Whip the cream until firm peaks form—be very careful to not overwhip. Scrape into a Tupperware bowl (or a prep bowl to be covered with plastic), cover and place in the refrigerator to stay chilled.
Position the rack into the lower third of the oven. Preheat to 350 F. Spray a 9 inch bundt pan with Baker’s Joy or some flour/grease equivalent. Set aside.
In a medium bowl, thoroughly whisk together the flour, baking powder and salt. Set aside.
In a large bowl of a free standing mixer, using the whip attachment, beat the eggs on medium-high speed for 5 minutes. (No that is not a typo—this cake relies on whipping the eggs for a lot of its rise). Add the sugar, 1 tablespoon at a time, taking an additional 4 minutes.
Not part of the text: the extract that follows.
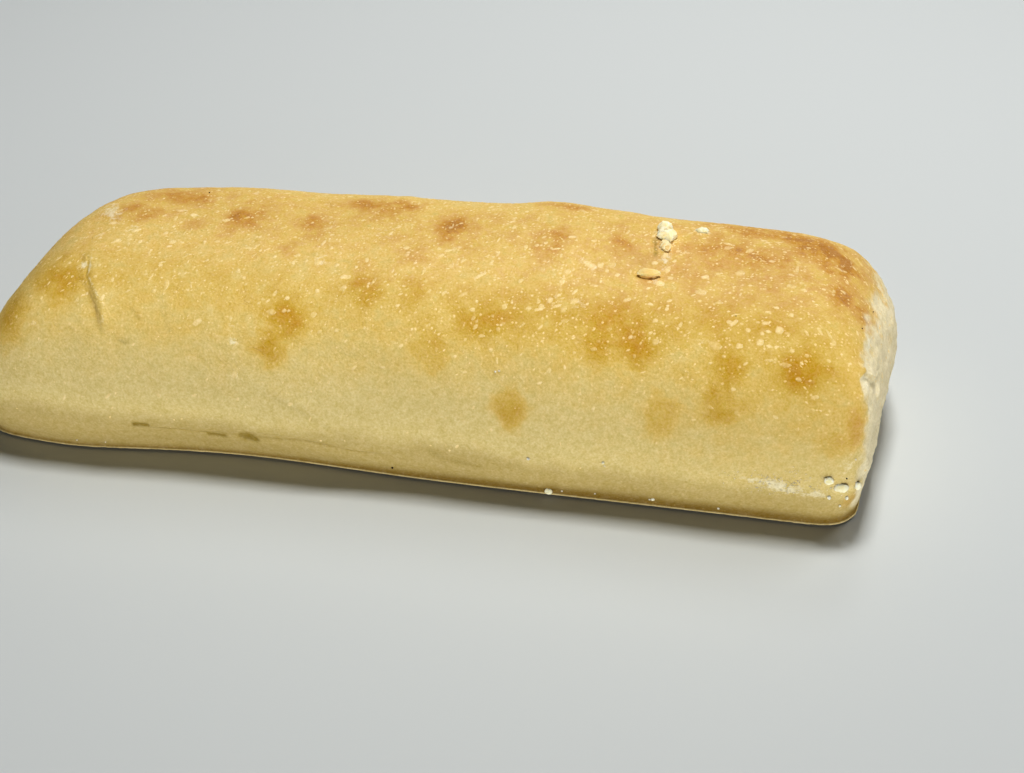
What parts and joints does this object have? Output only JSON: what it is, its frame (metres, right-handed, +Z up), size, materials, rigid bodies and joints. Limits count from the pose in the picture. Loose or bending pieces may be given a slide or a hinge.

Then blend in the vanilla. Reduce the mixer speed to low and add the dry ingredients in 2 additions, mixing just until blended. Remove the bowl from the mixer, and using a rubber spatula, fold in the chocolate shavings. Then fold in the whipped cream, 1/3 of it at a time. Be gentle and do not overmix but do be sure the whipped cream is completely folded into the batter.
Spoon the batter into the prepared pan and smooth the top. Bake for 55 to 60 minutes, until the top is golden brown and firm to the touch, and a wooden skewer inserted deeply into the pan comes out clean. Check at the 40 minute mark to be sure your cake is not overbowning, and if it is place foil on top of it.
Remove the cake from the oven and place on a cooling rack for 20 minutes. Carefully remove the cake from the pan and let it completely on the cooling rack. Store in a cake dome or under plastic wrap for up to 5 days.